- [Material provided]
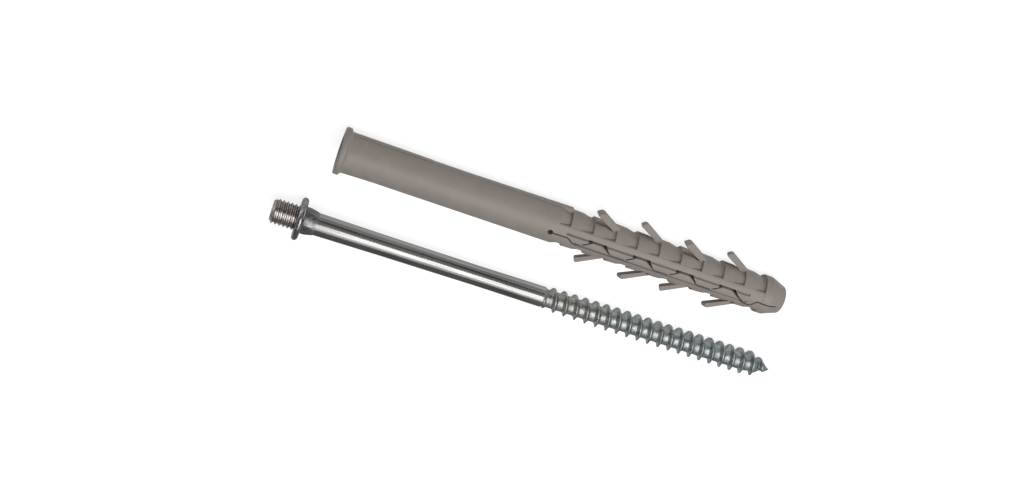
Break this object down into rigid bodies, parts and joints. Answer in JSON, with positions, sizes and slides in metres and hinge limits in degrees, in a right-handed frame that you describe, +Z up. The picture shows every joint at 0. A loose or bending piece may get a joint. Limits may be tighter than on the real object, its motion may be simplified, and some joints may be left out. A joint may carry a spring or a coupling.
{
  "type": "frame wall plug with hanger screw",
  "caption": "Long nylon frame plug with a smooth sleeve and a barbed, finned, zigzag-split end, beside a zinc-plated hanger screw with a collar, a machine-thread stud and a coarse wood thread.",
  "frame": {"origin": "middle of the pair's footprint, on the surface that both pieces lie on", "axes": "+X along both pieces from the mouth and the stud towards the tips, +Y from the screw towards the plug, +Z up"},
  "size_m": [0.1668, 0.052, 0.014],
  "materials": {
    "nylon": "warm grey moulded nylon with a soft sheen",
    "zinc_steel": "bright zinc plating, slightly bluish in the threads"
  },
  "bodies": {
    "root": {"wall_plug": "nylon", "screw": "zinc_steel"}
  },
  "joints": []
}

- [Problem to work on]
Above is a listing; report how many of its lines include the word "that", giving the number only.

- [In response]
2